While we think there is a strong case for securitisation warehouses being lower risk than public market securitisations, it is important to acknowledge that they can be dangerous in the wrong hands. After all, these are mezzanine tranches where 100 cents in the dollar can be lost if there is a default. Potential investors need to be wary of this and understand the key risks which include:

  • Intercreditor terms: what can senior agree to without mezzanine consent? More aggressive
    documentation can cede all consent rights around document amendments, waivers and audits to the senior financier only
  • Enforcement rights: if the warehouse is not performing as expected, what are the rights of the senior financier? Can they enforce without mezzanine consent and if so, in what circumstances? What rights does the mezzanine financier have in an enforcement scenario?

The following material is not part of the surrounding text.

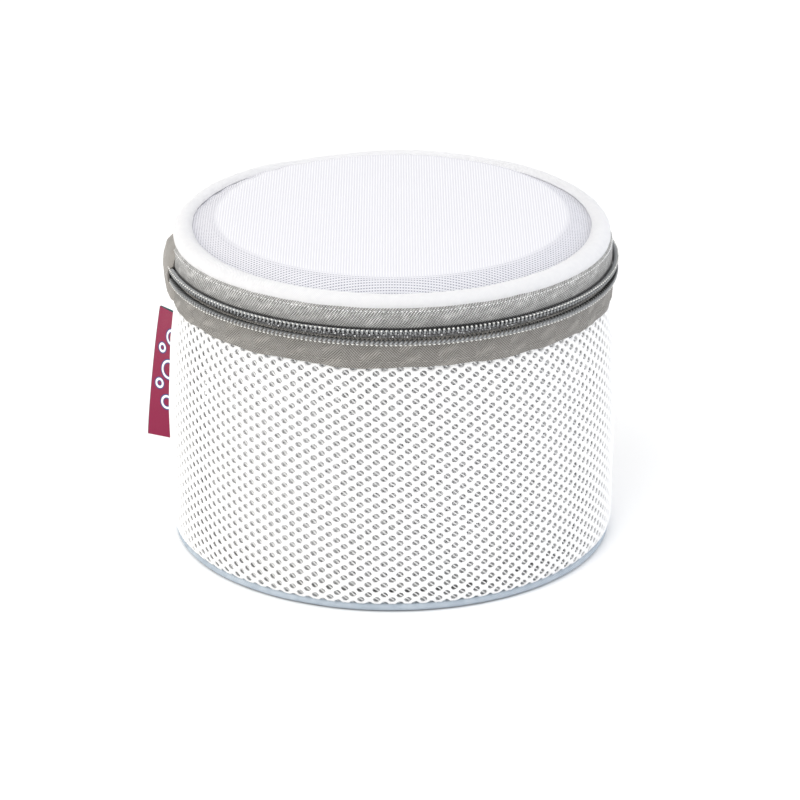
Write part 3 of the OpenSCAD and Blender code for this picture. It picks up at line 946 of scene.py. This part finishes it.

  • Financial strength of the originator: if there is deterioration in the performance of the warehouse, what is the ability of the originator to rectify by adding subordination or buying back receivables?
  • The exit: how does the mezzanine lender exit the facility in the event that they need to without triggering an amortisation of the warehouse where senior is repaid in priority?

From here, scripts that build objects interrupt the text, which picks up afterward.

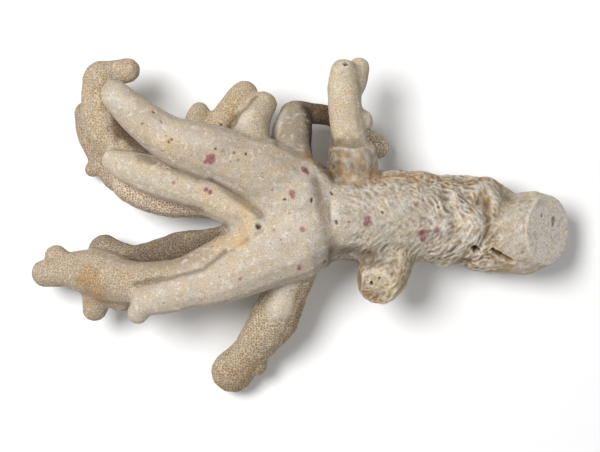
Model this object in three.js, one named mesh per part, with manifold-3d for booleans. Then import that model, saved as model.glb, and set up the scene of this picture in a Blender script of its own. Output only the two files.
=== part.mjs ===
// A branching coral skeleton, about 350 mm long, lying on its side as it rests on a table.
// One thick trunk, sawn off square at the right, opens into a flat palm, and every branch
// grows from the palm or the trunk. It is split at its forks, one solid a branch.
// Millimetres. +X runs along the trunk to the sawn end, +Z up, the origin is the bottom
// centre of the whole piece.

import * as THREE from 'three';
import { mergeVertices } from 'three/addons/utils/BufferGeometryUtils.js';
import Module from 'manifold-3d';

const wasm = await Module();
wasm.setup();

// Driving dimensions
const forkGap = 0.3; // clearance between two solids where the coral forks
const waistX = 19; // where the trunk ends and the palm begins
const sawCut = { centre: [162.2, -2.5, 45], facing: [0.73, 0, 0.68] };
const breakFace = { centre: [48, -40, 63], facing: [-0.3, -0.6, 0.74] }; // across the stub's end
const cutReach = 60; // half the side of the block that a flat cut takes off
const ringStep = 10.5; // spacing of the rings along a branch
const capRings = 3; // rings in each round tip
const trunkSides = 20;
const branchSides = 13;

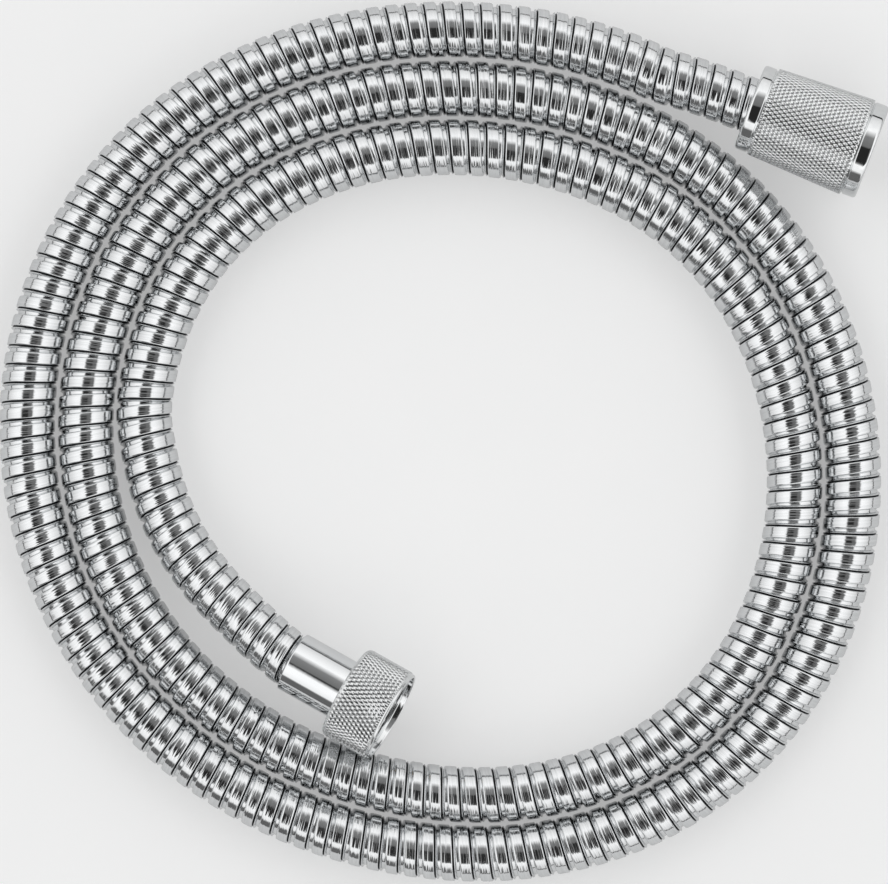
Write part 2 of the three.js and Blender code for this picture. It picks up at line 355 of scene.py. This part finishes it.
def round_line(places, angles, radii):
    """Points round the line: at each place the side and upward directions square to the line,
    times the cosine and sine of the angle, times the radius."""
    tangent = at_places(tangents, places)
    side = np.stack([-tangent[..., 1], tangent[..., 0], 0 * tangent[..., 0]], axis=-1)
    side /= np.linalg.norm(side, axis=-1)[..., None]
    upward = np.cross(tangent, side)
    out = np.cos(angles)[..., None] * side + np.sin(angles)[..., None] * upward
    return at_places(line, places) + out * radii[..., None], out


# One turn of strip is a profile of (along, radius) points, seen from the handset: neck, shoulder,
# crest, and the seam where the next turn hooks in. seam_shade weights the painted shade in the seam.
strip_pitch, strip_sides, spare_ends = 4.8, 22, 0.6
bore_radius, bore_rings = 5.86, 110
strip_profile = np.array([
    (0.00, 6.32), (0.10, 6.93), (0.26, 7.23), (0.46, 7.32), (0.76, 7.35), (2.92, 7.35), (3.12, 7.31),
    (3.25, 7.15), (3.32, 6.76), (3.62, 6.76), (3.72, 7.15), (3.96, 7.02), (4.20, 6.42),
])
crest_middle = 1.85
seam_shade = np.array([0.3, 0, 0, 0, 0, 0, 0, 0, 1.0, 1.0, 0, 0, 0.3])


def wound_strip():
    """The casing's outside as one long helix of strip. Point j of the profile at helix step n
    lies at place pitch * n / sides + s_j along the line and angle 2 pi n / sides round it, so
    the end of one profile is the start of the profile one turn on. Distances along the line
    are divided by 1 - bend * radius, so that the strip keeps its width all round a bend and the
    neck takes up the difference. Rings of a plain bore and a face at each end close it."""
    steps = int((casing_length - spare_ends) / strip_pitch) * strip_sides
    count = len(strip_profile)
    shape = (steps, count)
    margin = (casing_length - strip_pitch * steps / strip_sides) / 2
    starts = margin + strip_pitch * np.arange(steps)[:, None] / strip_sides
    angles = np.broadcast_to((2 * np.pi * np.arange(steps) / strip_sides)[:, None], shape)
    radii = np.broadcast_to(strip_profile[:, 1], shape)
    middle = np.broadcast_to(starts + crest_middle, shape)
    out = round_line(middle, angles, radii)[1]
    stretch = 1 - np.sum(at_places(bends, middle) * out, axis=-1) * radii
    places = np.clip(middle + (strip_profile[:, 0] - crest_middle) / stretch, 0, casing_length)
    outside = round_line(places, angles, radii)[0].reshape(-1, 3)

    # The winding's faces, with a texture place in millimetres along and across the strip.
    number = np.arange(steps * count).reshape(shape)
    rows = np.concatenate([number[:-strip_sides], number[strip_sides:, :1]], axis=1)
    quads = np.stack([rows[:-1, :-1], rows[1:, :-1], rows[1:, 1:], rows[:-1, 1:]], axis=-1)
    wound = 2 * np.pi * casing_radius * np.arange(len(rows)) / strip_sides
    across_strip = np.append(strip_profile[:, 0], strip_pitch)
    uv = np.zeros((*quads.shape, 2))
    uv[..., 0] = np.stack([wound[:-1], wound[1:], wound[1:], wound[:-1]], axis=1)[:, None]
    near, far = across_strip[:-1], across_strip[1:]
    uv[..., 1] = np.stack([near, near, far, far], axis=1)

    # The plain bore, half a turn short of both ends.
    half_pitch = strip_pitch / 2
    ring_places = np.linspace(starts[0, 0] + half_pitch, starts[-1, 0] - half_pitch, bore_rings)
    ring_angles = 2 * np.pi * np.arange(strip_sides) / strip_sides
    grid = np.meshgrid(ring_places, ring_angles, indexing="ij")
    bore = round_line(*grid, np.full(grid[0].shape, bore_radius))[0].reshape(-1, 3)
    inner = steps * count + np.arange(bore_rings * strip_sides).reshape(bore_rings, strip_sides)
    inner = np.concatenate([inner, inner[:, :1]], axis=1)
    bore_quads = np.stack([inner[:-1, 1:], inner[:-1, :-1], inner[1:, :-1], inner[1:, 1:]], axis=-1)

    # The end faces join the edge of the first and last turn to the bore.
    first = number[:strip_sides + 1, 0]
    start_quads = np.stack([first[1:], first[:-1], inner[0, :-1], inner[0, 1:]], axis=-1)
    start_fan = np.stack([rows[0, :-1], rows[0, 1:], np.full(count, inner[0, 0])], axis=-1)
    last_row = len(rows) - 1
    last = np.arange(last_row, last_row + strip_sides + 1)
    end_quads = np.stack([
        number[last[:-1], 0], number[last[1:], 0],
        inner[-1, last[1:] % strip_sides], inner[-1, last[:-1] % strip_sides],
    ], axis=-1)
    end_centre = inner[-1, last_row % strip_sides]
    end_fan = np.stack([rows[-1, 1:], rows[-1, :-1], np.full(count, end_centre)], axis=-1)

    # All together, without the points that no face uses.
    all_quads = np.concatenate([q.reshape(-1, 4) for q in (quads, bore_quads, start_quads, end_quads)])
    all_triangles = np.concatenate([start_fan, end_fan])
    all_uv = np.zeros((len(all_quads), 4, 2))
    all_uv[:quads.size // 4] = uv.reshape(-1, 4, 2)
    shade = np.concatenate([np.broadcast_to(seam_shade, shape).ravel(), np.zeros(len(bore))])
    used = np.unique(np.concatenate([all_quads.ravel(), all_triangles.ravel()]))
    renumber = np.zeros(steps * count + len(bore), dtype=np.int64)
    renumber[used] = np.arange(len(used))
    everything = np.concatenate([outside, bore])[used]
    return everything, renumber[all_quads], renumber[all_triangles], all_uv, shade[used]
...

The securitisation warehouse market is one of the more esoteric parts of a private lending landscape that is rapidly gaining the attention of investors across the globe. The more mainstream parts of the US and European direct lending landscape are now characterised by a group of mega funds increasingly competing with public markets (and each other) to provide multi-billion dollar leveraged buyout debt packages. The next, and in our view most attractive, opportunities in private debt lie in more niche subsectors and geographies which remain off the radar of these mega funds.